The meeting ended shortly after the quiz-like questions. The rabbi said they needed to talk, and that someone would get back to me soon. The rabbis are aware of the time constraint leading up to my trip to Israel, and I told them that to daven at the Kotel as a halakicly Jewish woman would be the zenith of this entire experience so far -- of being Jewish. I explained that this is the most important thing, and the most difficult (in a good way) experience in my entire life. At the same time, I have to say that if it doesn't happen in the next 2.5 weeks, I'm committed 100 percent to the RCA process. When looking at everything going on in the world, I need to have confidence in my conversion beth din and the rabbis therein.
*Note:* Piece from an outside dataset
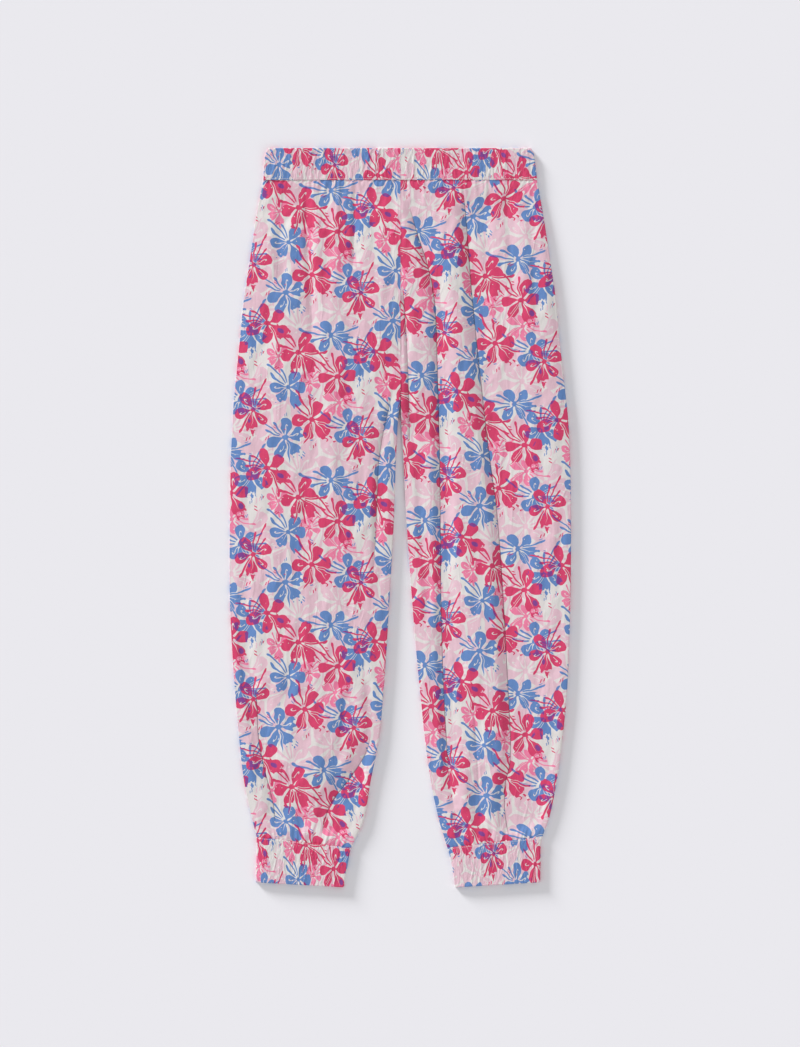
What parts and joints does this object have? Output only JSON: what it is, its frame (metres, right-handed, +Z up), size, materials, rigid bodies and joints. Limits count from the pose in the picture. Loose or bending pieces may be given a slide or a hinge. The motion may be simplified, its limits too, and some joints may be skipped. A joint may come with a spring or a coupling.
{
  "type": "pull-on joggers laid flat",
  "caption": "Loose pull-on joggers in thin floral-printed cloth, laid flat front side up, with a gathered elastic waistband and gathered elastic cuffs.",
  "frame": {"origin": "middle of the garment's outline, on the surface that it lies on", "axes": "+Y towards the waist, +Z up out of the front face, +X towards the wearer's left"},
  "size_m": [0.4436, 0.96, 0.0108],
  "materials": {
    "printed_cloth": "matt plain-weave viscose with a soft sheen, printed with crimson, blue and pink flowers on off-white",
    "sewing_thread": "spun off-white thread"
  },
  "bodies": {
    "root": {"waistband_front_right": "printed_cloth", "waistband_front_left": "printed_cloth", "waistband_back_right": "printed_cloth", "waistband_back_left": "printed_cloth", "leg_front_right": "printed_cloth", "leg_front_left": "printed_cloth", "leg_back_right": "printed_cloth", "leg_back_left": "printed_cloth", "cuff_right": "printed_cloth", "cuff_left": "printed_cloth"}
  },
  "joints": []
}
I think that I can say, with confidence, that the rabbis that I have on my beth din (the three, that is -- the fourth seems to have come to speak to me about my 11-page essay, which he said was an incredibly well-written odyssey [publish it!], which put my mind at ease and made me feel so confident in myself, especially considering who he was) are kind, understanding, yet firm Orthodox rabbis who know their stuff. Immediately after leaving the meeting I was embarrassed, I felt humiliated regarding my poor performance in the basics (am I overreacting? ask Tuvia, I was outside myself and he was watching it all happen), and wasn't sure how to feel. After calling a very close friend to talk about the meeting, I started to feel better. I was reflecting on how the rabbis approached me, how they reacted to my answers, and how warm they were about everything. It was then that I started feeling more confident about the experience, and it's probably why right now I feel fairly good about the entire experience.
So now? I'm waiting. I've heard from one of the rabbis a few times since the meeting regarding various issues, but nothing regarding where I go from here. Friends inquire, offer words of kindness, and check in often asking whether I've heard anything and what I know. Let's just say, folks, that as soon as I know something, you'll know something. You've all been with me this long -- I won't leave you hanging, I promise.